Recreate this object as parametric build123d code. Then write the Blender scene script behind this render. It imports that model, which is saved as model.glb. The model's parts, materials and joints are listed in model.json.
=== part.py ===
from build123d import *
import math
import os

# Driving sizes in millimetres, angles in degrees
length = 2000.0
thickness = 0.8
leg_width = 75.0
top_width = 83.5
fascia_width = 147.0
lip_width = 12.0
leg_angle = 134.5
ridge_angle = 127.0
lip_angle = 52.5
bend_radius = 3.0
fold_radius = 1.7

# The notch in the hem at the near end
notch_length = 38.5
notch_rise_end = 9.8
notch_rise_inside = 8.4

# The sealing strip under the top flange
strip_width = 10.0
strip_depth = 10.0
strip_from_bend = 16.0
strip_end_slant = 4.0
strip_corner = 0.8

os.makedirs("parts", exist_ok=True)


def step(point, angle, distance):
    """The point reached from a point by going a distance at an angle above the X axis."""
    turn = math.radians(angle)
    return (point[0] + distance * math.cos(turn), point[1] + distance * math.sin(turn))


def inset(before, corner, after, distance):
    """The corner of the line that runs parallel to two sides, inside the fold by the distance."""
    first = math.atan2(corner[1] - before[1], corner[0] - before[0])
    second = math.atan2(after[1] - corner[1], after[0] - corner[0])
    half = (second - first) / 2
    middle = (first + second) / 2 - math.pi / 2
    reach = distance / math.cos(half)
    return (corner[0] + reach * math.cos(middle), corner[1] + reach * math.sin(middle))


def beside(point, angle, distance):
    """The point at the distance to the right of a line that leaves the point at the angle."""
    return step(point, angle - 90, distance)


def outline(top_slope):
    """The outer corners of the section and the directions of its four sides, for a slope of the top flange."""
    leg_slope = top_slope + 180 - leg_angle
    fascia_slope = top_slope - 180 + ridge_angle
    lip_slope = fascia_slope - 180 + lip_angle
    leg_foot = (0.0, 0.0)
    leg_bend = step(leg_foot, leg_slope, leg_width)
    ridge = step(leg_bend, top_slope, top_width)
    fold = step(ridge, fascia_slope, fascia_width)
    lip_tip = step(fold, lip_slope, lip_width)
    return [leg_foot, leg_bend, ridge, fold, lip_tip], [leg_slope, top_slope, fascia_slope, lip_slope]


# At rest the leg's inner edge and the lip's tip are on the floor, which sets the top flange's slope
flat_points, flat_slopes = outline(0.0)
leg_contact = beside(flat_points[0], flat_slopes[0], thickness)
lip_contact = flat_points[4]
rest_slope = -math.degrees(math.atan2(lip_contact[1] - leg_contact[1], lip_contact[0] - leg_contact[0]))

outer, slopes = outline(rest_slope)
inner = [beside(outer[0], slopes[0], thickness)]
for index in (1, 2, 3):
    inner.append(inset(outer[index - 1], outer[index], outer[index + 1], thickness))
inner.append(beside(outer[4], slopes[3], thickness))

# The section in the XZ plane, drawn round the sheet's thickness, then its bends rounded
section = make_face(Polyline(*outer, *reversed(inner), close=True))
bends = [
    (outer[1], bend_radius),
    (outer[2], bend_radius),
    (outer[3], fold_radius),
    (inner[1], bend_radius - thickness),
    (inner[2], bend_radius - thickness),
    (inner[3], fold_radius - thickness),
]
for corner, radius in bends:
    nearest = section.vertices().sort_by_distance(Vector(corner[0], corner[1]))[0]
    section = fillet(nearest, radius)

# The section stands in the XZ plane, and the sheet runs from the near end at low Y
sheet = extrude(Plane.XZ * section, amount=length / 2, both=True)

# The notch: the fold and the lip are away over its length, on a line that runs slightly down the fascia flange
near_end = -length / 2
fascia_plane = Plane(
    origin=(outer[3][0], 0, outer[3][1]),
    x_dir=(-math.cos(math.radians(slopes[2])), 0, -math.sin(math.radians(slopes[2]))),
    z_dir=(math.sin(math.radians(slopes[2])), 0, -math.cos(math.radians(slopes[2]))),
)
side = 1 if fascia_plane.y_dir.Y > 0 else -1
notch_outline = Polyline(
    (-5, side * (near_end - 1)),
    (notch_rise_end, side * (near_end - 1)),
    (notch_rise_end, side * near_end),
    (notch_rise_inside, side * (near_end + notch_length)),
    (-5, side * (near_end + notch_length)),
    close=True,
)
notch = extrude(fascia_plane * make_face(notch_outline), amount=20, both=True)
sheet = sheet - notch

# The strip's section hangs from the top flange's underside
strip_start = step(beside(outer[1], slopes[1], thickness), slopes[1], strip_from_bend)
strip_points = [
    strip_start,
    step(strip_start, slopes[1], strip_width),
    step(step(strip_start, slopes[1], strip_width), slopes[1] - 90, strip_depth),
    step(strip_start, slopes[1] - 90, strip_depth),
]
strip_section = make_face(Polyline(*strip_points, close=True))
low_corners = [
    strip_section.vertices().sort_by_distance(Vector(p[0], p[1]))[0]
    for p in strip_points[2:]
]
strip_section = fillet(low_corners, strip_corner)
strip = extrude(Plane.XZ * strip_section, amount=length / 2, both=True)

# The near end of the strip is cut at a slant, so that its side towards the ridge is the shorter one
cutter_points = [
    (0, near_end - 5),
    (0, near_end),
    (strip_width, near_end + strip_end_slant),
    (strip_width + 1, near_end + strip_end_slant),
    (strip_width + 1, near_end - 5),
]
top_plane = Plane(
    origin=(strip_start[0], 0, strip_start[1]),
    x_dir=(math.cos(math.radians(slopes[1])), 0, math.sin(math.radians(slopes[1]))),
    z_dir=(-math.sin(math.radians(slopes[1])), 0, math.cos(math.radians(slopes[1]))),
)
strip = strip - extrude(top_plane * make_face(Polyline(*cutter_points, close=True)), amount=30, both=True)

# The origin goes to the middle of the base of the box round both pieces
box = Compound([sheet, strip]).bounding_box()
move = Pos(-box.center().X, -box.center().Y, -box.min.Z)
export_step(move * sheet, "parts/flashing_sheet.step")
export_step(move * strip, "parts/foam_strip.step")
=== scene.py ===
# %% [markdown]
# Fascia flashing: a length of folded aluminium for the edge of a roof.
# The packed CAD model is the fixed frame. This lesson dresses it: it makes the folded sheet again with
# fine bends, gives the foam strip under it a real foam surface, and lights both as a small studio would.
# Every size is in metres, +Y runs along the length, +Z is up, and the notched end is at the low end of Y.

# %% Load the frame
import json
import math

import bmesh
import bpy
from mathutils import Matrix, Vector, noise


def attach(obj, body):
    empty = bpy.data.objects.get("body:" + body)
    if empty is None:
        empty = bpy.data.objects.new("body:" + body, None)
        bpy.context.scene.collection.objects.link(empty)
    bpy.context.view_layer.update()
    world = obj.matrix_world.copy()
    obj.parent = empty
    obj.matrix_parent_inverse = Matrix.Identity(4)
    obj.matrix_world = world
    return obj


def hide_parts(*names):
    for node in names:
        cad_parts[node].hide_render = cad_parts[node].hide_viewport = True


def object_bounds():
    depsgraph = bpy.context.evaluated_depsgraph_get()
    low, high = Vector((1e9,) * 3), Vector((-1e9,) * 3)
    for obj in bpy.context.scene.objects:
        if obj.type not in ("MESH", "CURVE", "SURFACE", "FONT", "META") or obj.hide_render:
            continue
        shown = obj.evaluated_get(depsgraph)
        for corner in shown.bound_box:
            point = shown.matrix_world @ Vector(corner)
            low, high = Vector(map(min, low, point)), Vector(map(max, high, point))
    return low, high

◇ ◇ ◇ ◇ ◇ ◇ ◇

Stated task
Each line of the material should be echoed exactly.

Result of the task
Recreate this object as parametric build123d code. Then write the Blender scene script behind this render. It imports that model, which is saved as model.glb. The model's parts, materials and joints are listed in model.json.
=== part.py ===
from build123d import *
import math
import os

# Driving sizes in millimetres, angles in degrees
length = 2000.0
thickness = 0.8
leg_width = 75.0
top_width = 83.5
fascia_width = 147.0
lip_width = 12.0
leg_angle = 134.5
ridge_angle = 127.0
lip_angle = 52.5
bend_radius = 3.0
fold_radius = 1.7

# The notch in the hem at the near end
notch_length = 38.5
notch_rise_end = 9.8
notch_rise_inside = 8.4

# The sealing strip under the top flange
strip_width = 10.0
strip_depth = 10.0
strip_from_bend = 16.0
strip_end_slant = 4.0
strip_corner = 0.8

os.makedirs("parts", exist_ok=True)


def step(point, angle, distance):
    """The point reached from a point by going a distance at an angle above the X axis."""
    turn = math.radians(angle)
    return (point[0] + distance * math.cos(turn), point[1] + distance * math.sin(turn))


def inset(before, corner, after, distance):
    """The corner of the line that runs parallel to two sides, inside the fold by the distance."""
    first = math.atan2(corner[1] - before[1], corner[0] - before[0])
    second = math.atan2(after[1] - corner[1], after[0] - corner[0])
    half = (second - first) / 2
    middle = (first + second) / 2 - math.pi / 2
    reach = distance / math.cos(half)
    return (corner[0] + reach * math.cos(middle), corner[1] + reach * math.sin(middle))


def beside(point, angle, distance):
    """The point at the distance to the right of a line that leaves the point at the angle."""
    return step(point, angle - 90, distance)


def outline(top_slope):
    """The outer corners of the section and the directions of its four sides, for a slope of the top flange."""
    leg_slope = top_slope + 180 - leg_angle
    fascia_slope = top_slope - 180 + ridge_angle
    lip_slope = fascia_slope - 180 + lip_angle
    leg_foot = (0.0, 0.0)
    leg_bend = step(leg_foot, leg_slope, leg_width)
    ridge = step(leg_bend, top_slope, top_width)
    fold = step(ridge, fascia_slope, fascia_width)
    lip_tip = step(fold, lip_slope, lip_width)
    return [leg_foot, leg_bend, ridge, fold, lip_tip], [leg_slope, top_slope, fascia_slope, lip_slope]


# At rest the leg's inner edge and the lip's tip are on the floor, which sets the top flange's slope
flat_points, flat_slopes = outline(0.0)
leg_contact = beside(flat_points[0], flat_slopes[0], thickness)
lip_contact = flat_points[4]
rest_slope = -math.degrees(math.atan2(lip_contact[1] - leg_contact[1], lip_contact[0] - leg_contact[0]))

outer, slopes = outline(rest_slope)
inner = [beside(outer[0], slopes[0], thickness)]
for index in (1, 2, 3):
    inner.append(inset(outer[index - 1], outer[index], outer[index + 1], thickness))
inner.append(beside(outer[4], slopes[3], thickness))

# The section in the XZ plane, drawn round the sheet's thickness, then its bends rounded
section = make_face(Polyline(*outer, *reversed(inner), close=True))
bends = [
    (outer[1], bend_radius),
    (outer[2], bend_radius),
    (outer[3], fold_radius),
    (inner[1], bend_radius - thickness),
    (inner[2], bend_radius - thickness),
    (inner[3], fold_radius - thickness),
]
for corner, radius in bends:
    nearest = section.vertices().sort_by_distance(Vector(corner[0], corner[1]))[0]
    section = fillet(nearest, radius)

# The section stands in the XZ plane, and the sheet runs from the near end at low Y
sheet = extrude(Plane.XZ * section, amount=length / 2, both=True)

# The notch: the fold and the lip are away over its length, on a line that runs slightly down the fascia flange
near_end = -length / 2
fascia_plane = Plane(
    origin=(outer[3][0], 0, outer[3][1]),
    x_dir=(-math.cos(math.radians(slopes[2])), 0, -math.sin(math.radians(slopes[2]))),
    z_dir=(math.sin(math.radians(slopes[2])), 0, -math.cos(math.radians(slopes[2]))),
)
side = 1 if fascia_plane.y_dir.Y > 0 else -1
notch_outline = Polyline(
    (-5, side * (near_end - 1)),
    (notch_rise_end, side * (near_end - 1)),
    (notch_rise_end, side * near_end),
    (notch_rise_inside, side * (near_end + notch_length)),
    (-5, side * (near_end + notch_length)),
    close=True,
)
notch = extrude(fascia_plane * make_face(notch_outline), amount=20, both=True)
sheet = sheet - notch

# The strip's section hangs from the top flange's underside
strip_start = step(beside(outer[1], slopes[1], thickness), slopes[1], strip_from_bend)
strip_points = [
    strip_start,
    step(strip_start, slopes[1], strip_width),
    step(step(strip_start, slopes[1], strip_width), slopes[1] - 90, strip_depth),
    step(strip_start, slopes[1] - 90, strip_depth),
]
strip_section = make_face(Polyline(*strip_points, close=True))
low_corners = [
    strip_section.vertices().sort_by_distance(Vector(p[0], p[1]))[0]
    for p in strip_points[2:]
]
strip_section = fillet(low_corners, strip_corner)
strip = extrude(Plane.XZ * strip_section, amount=length / 2, both=True)

# The near end of the strip is cut at a slant, so that its side towards the ridge is the shorter one
cutter_points = [
    (0, near_end - 5),
    (0, near_end),
    (strip_width, near_end + strip_end_slant),
    (strip_width + 1, near_end + strip_end_slant),
    (strip_width + 1, near_end - 5),
]
top_plane = Plane(
    origin=(strip_start[0], 0, strip_start[1]),
    x_dir=(math.cos(math.radians(slopes[1])), 0, math.sin(math.radians(slopes[1]))),
    z_dir=(-math.sin(math.radians(slopes[1])), 0, math.cos(math.radians(slopes[1]))),
)
strip = strip - extrude(top_plane * make_face(Polyline(*cutter_points, close=True)), amount=30, both=True)

# The origin goes to the middle of the base of the box round both pieces
box = Compound([sheet, strip]).bounding_box()
move = Pos(-box.center().X, -box.center().Y, -box.min.Z)
export_step(move * sheet, "parts/flashing_sheet.step")
export_step(move * strip, "parts/foam_strip.step")
=== scene.py ===
# %% [markdown]
# Fascia flashing: a length of folded aluminium for the edge of a roof.
# The packed CAD model is the fixed frame. This lesson dresses it: it makes the folded sheet again with
# fine bends, gives the foam strip under it a real foam surface, and lights both as a small studio would.
# Every size is in metres, +Y runs along the length, +Z is up, and the notched end is at the low end of Y.

# %% Load the frame
import json
import math

import bmesh
import bpy
from mathutils import Matrix, Vector, noise


def attach(obj, body):
    empty = bpy.data.objects.get("body:" + body)
    if empty is None:
        empty = bpy.data.objects.new("body:" + body, None)
        bpy.context.scene.collection.objects.link(empty)
    bpy.context.view_layer.update()
    world = obj.matrix_world.copy()
    obj.parent = empty
    obj.matrix_parent_inverse = Matrix.Identity(4)
    obj.matrix_world = world
    return obj


def hide_parts(*names):
    for node in names:
        cad_parts[node].hide_render = cad_parts[node].hide_viewport = True


def object_bounds():
    depsgraph = bpy.context.evaluated_depsgraph_get()
    low, high = Vector((1e9,) * 3), Vector((-1e9,) * 3)
    for obj in bpy.context.scene.objects:
        if obj.type not in ("MESH", "CURVE", "SURFACE", "FONT", "META") or obj.hide_render:
            continue
        shown = obj.evaluated_get(depsgraph)
        for corner in shown.bound_box:
            point = shown.matrix_world @ Vector(corner)
            low, high = Vector(map(min, low, point)), Vector(map(max, high, point))
    return low, high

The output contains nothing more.